There is a continuous ‘‘pressure’’ on today’s enterprises to be creative and innovative, so they can tackle multiple challenges such as political, economic, and societal activities. Enterprises take advantage of the use of Information and Communication Technologies (ICTs) to guarantee competitiveness, responsiveness, and effectiveness against all these challenges that suspend their growth and put their survival at risk. The World Wide Web (WWW)illustrates perfectly the ICT support to enterprises that would like to have an efficient online presence on the Internet (Faciet al., 2017; Lee et al., 2013).

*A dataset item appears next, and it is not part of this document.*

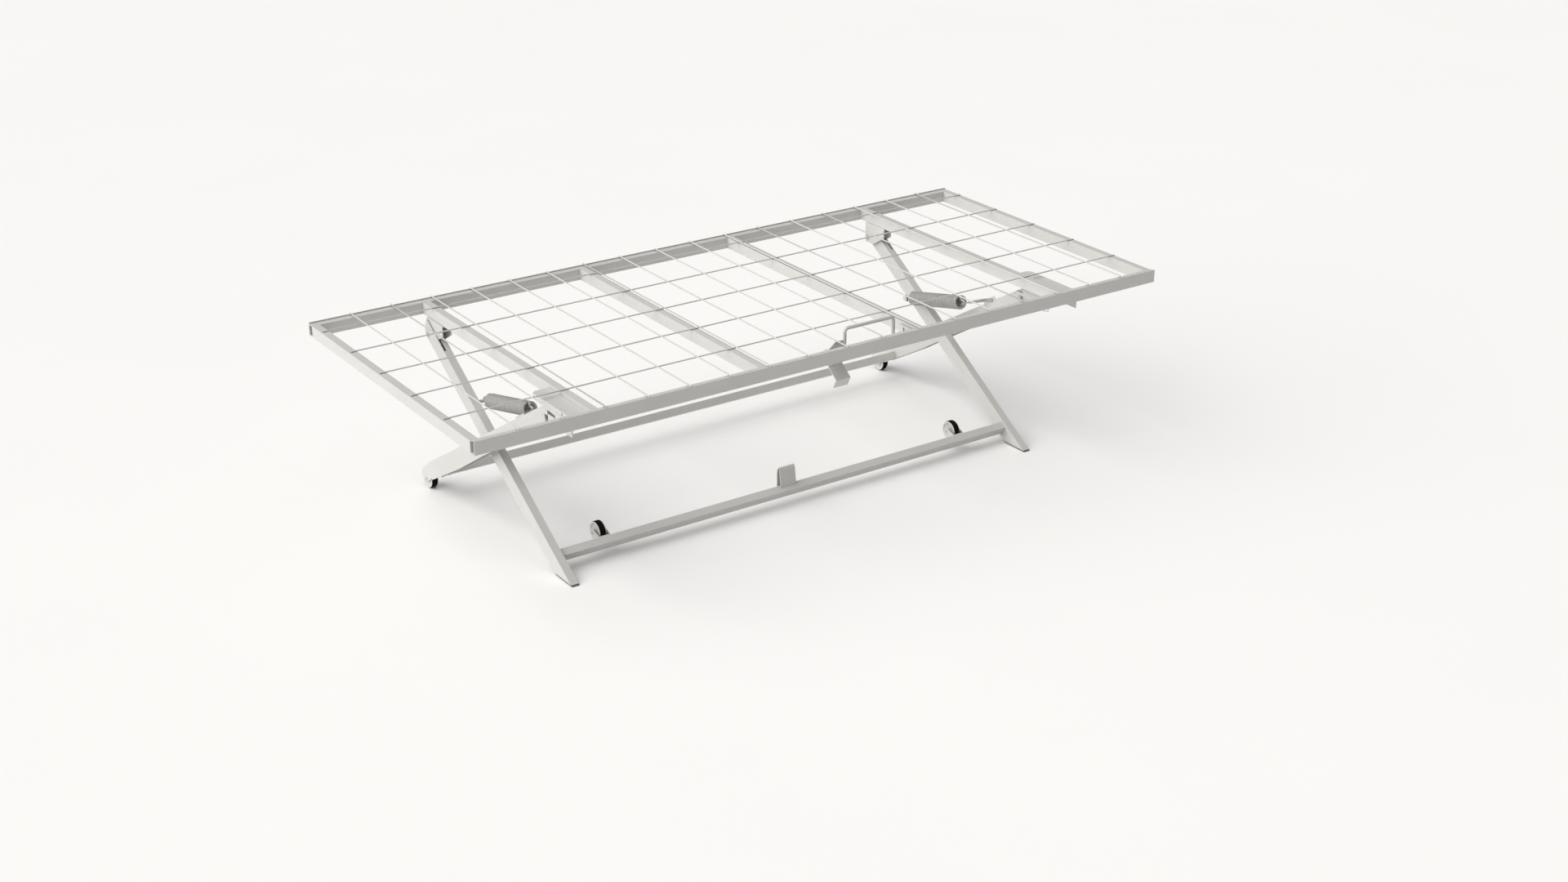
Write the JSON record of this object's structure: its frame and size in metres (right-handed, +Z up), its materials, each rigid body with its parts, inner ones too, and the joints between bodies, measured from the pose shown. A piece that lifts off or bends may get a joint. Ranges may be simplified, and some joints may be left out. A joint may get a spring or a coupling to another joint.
{
  "type": "rollaway bed",
  "caption": "Steel rollaway trundle bed frame with wire mesh deck, sprung scissor legs that fold flat, castors and a pull latch.",
  "frame": {"origin": "on the floor, under the middle of the deck, legs raised", "axes": "+X along the bed, +Y from the front rail with the latch to the back rail, +Z up"},
  "size_m": [1.9, 0.848, 0.4992],
  "materials": {
    "powder_coat": "satin",
    "plated_steel": "satin",
    "spring_steel": "satin",
    "tyre": "matte",
    "wheel_core": "matte",
    "foot_plastic": "matte"
  },
  "bodies": {
    "deck": {"back_rail": "powder_coat", "cross_member_1": "powder_coat", "cross_member_2": "powder_coat", "cross_member_3": "powder_coat", "cross_member_4": "powder_coat", "cross_wires": "powder_coat", "end_rail_left": "powder_coat", "end_rail_right": "powder_coat", "front_rail": "powder_coat", "hinge_bracket_left": "powder_coat", "hinge_bracket_right": "powder_coat", "hinge_pin_left": "plated_steel", "hinge_pin_right": "plated_steel", "hinge_spacers": "plated_steel", "latch_lugs": "powder_coat", "long_wires": "powder_coat", "slide_guide_left": "powder_coat", "slide_guide_right": "powder_coat"},
    "front_legs": {"foot_cap_left": "foot_plastic", "foot_cap_right": "foot_plastic", "front_axle_left": "plated_steel", "front_axle_right": "plated_steel", "front_castor_fork_left": "powder_coat", "front_castor_fork_right": "powder_coat", "front_cross_tube": "powder_coat", "front_leg_left": "powder_coat", "front_leg_right": "powder_coat", "latch_catch": "powder_coat", "scissor_bolt_left": "plated_steel", "scissor_bolt_right": "plated_steel", "scissor_nuts": "plated_steel", "scissor_spacers": "plated_steel", "spring_anchor_left": "powder_coat", "spring_anchor_right": "powder_coat"},
    "rear_legs": {"rear_axle_left": "plated_steel", "rear_axle_right": "plated_steel", "rear_castor_fork_left": "powder_coat", "rear_castor_fork_right": "powder_coat", "rear_cross_bar": "powder_coat", "rear_leg_left": "powder_coat", "rear_leg_right": "powder_coat", "slide_pin_left": "plated_steel", "slide_pin_right": "plated_steel"},
    "latch": {"latch_handle": "powder_coat", "latch_plate": "powder_coat", "latch_rod": "powder_coat"},
    "front_wheel_left": {"front_tyre_left": "tyre", "front_wheel_core_left": "wheel_core"},
    "front_wheel_right": {"front_tyre_right": "tyre", "front_wheel_core_right": "wheel_core"},
    "rear_wheel_left": {"rear_tyre_left": "tyre", "rear_wheel_core_left": "wheel_core"},
    "rear_wheel_right": {"rear_tyre_right": "tyre", "rear_wheel_core_right": "wheel_core"},
    "spring_left": {"spring_coil_left": "spring_steel"},
    "spring_right": {"spring_coil_right": "spring_steel"},
    "strap_left": {"spring_strap_left": "spring_steel"},
    "strap_right": {"spring_strap_right": "spring_steel"}
  },
  "joints": [
    {"name": "leg_fold", "type": "hinge", "parent": "deck", "child": "front_legs", "pos_m": [0, 0.371, 0.396], "axis": [-1, 0, 0], "range_deg": [0, 29.4], "stiffness_Nm_per_rad": 180, "springref_deg": -45.84},
    {"name": "scissor", "type": "hinge", "parent": "front_legs", "child": "rear_legs", "pos_m": [0, 0.069, 0.215], "axis": [-1, 0, 0], "range_deg": [-58.9, 0.1]},
    {"name": "spring_turn_left", "type": "hinge", "parent": "front_legs", "child": "spring_left", "pos_m": [-0.628, 0.167, 0.285], "axis": [-1, 0, 0], "range_deg": [-40.56, 0.1]},
    {"name": "spring_stretch_left", "type": "slide", "parent": "spring_left", "child": "strap_left", "axis": [0, -0.9715, 0.237], "range_m": [-0.0002, 0.05829]},
    {"name": "front_wheel_spin_left", "type": "hinge", "parent": "front_legs", "child": "front_wheel_left", "pos_m": [-0.53, -0.1771, 0.0519], "axis": [1, 0, 0], "continuous": true},
    {"name": "rear_wheel_spin_left", "type": "hinge", "parent": "rear_legs", "child": "rear_wheel_left", "pos_m": [-0.693, 0.368, 0.025], "axis": [1, 0, 0], "continuous": true},
    {"name": "spring_turn_right", "type": "hinge", "parent": "front_legs", "child": "spring_right", "pos_m": [0.628, 0.167, 0.285], "axis": [-1, 0, 0], "range_deg": [-40.56, 0.1]},
    {"name": "spring_stretch_right", "type": "slide", "parent": "spring_right", "child": "strap_right", "axis": [0, -0.9715, 0.237], "range_m": [-0.0002, 0.05829]},
    {"name": "front_wheel_spin_right", "type": "hinge", "parent": "front_legs", "child": "front_wheel_right", "pos_m": [0.512, -0.1771, 0.0519], "axis": [1, 0, 0], "continuous": true},
    {"name": "rear_wheel_spin_right", "type": "hinge", "parent": "rear_legs", "child": "rear_wheel_right", "pos_m": [0.693, 0.368, 0.025], "axis": [1, 0, 0], "continuous": true},
    {"name": "latch_turn", "type": "hinge", "parent": "deck", "child": "latch", "pos_m": [0, -0.375, 0.445], "axis": [1, 0, 0], "range_deg": [0, 35]}
  ],
  "couplings": [
    {"joint": "scissor", "follows": "leg_fold", "ratio": -2},
    {"joint": "spring_turn_left", "follows": "leg_fold", "ratio": -1.3763},
    {"joint": "spring_stretch_left", "follows": "leg_fold", "m_per_rad": 0.11321},
    {"joint": "spring_turn_right", "follows": "leg_fold", "ratio": -1.3763},
    {"joint": "spring_stretch_right", "follows": "leg_fold", "m_per_rad": 0.11321}
  ]
}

Recently new high-speed internet connections give the opportunity to anyone interested in having access to sophisticated information to a computer independently of its geographical location, as the information can be retrieved directly. This advantage can be a crucial factor for every researcher, scientist, student and any other individual that search information. Internet has opened new chances in the field of information, as huge amount of interactive multimedia content is moving around the world. Over the last decade, the WWW has become the primary platform, which can support all views of organizational work. Consequently, the profits of this platform provided increasingly important information systems efforts, leading to the development of information systems based on web technology (DeLone & Mclean, 2003).
This paper presents a web 2.0-based spatial data application for supporting preservation of land cover and habitat types using Google Maps API. In addition, this application has the capability of visualizing those datasets and it offers useful functionalities for quick identification. Furthermore, spatial data access at different spatial scales is possible thanks to multi scale functionality. The value of spatial data in various applications has been recognized and as a consequence of this recognition spatial data plays an important role in management of environmental resources, not only in distributing the primary data, but also in diffusing information and providing valuable services to relevant users (Yang et al., 2005). By using the web 2.0 applications and Google Maps API, those data are accessible for the user needs across any platform (Akanbi & Agunbiade, 2013). The term “Web 2.0” was defined by Tim O’Reilly in 2005, amongst other definitions, as web sites and web services that rely upon the generation of content by their users, as opposed to editors or dedicated content creators (O’Reilly, 2005).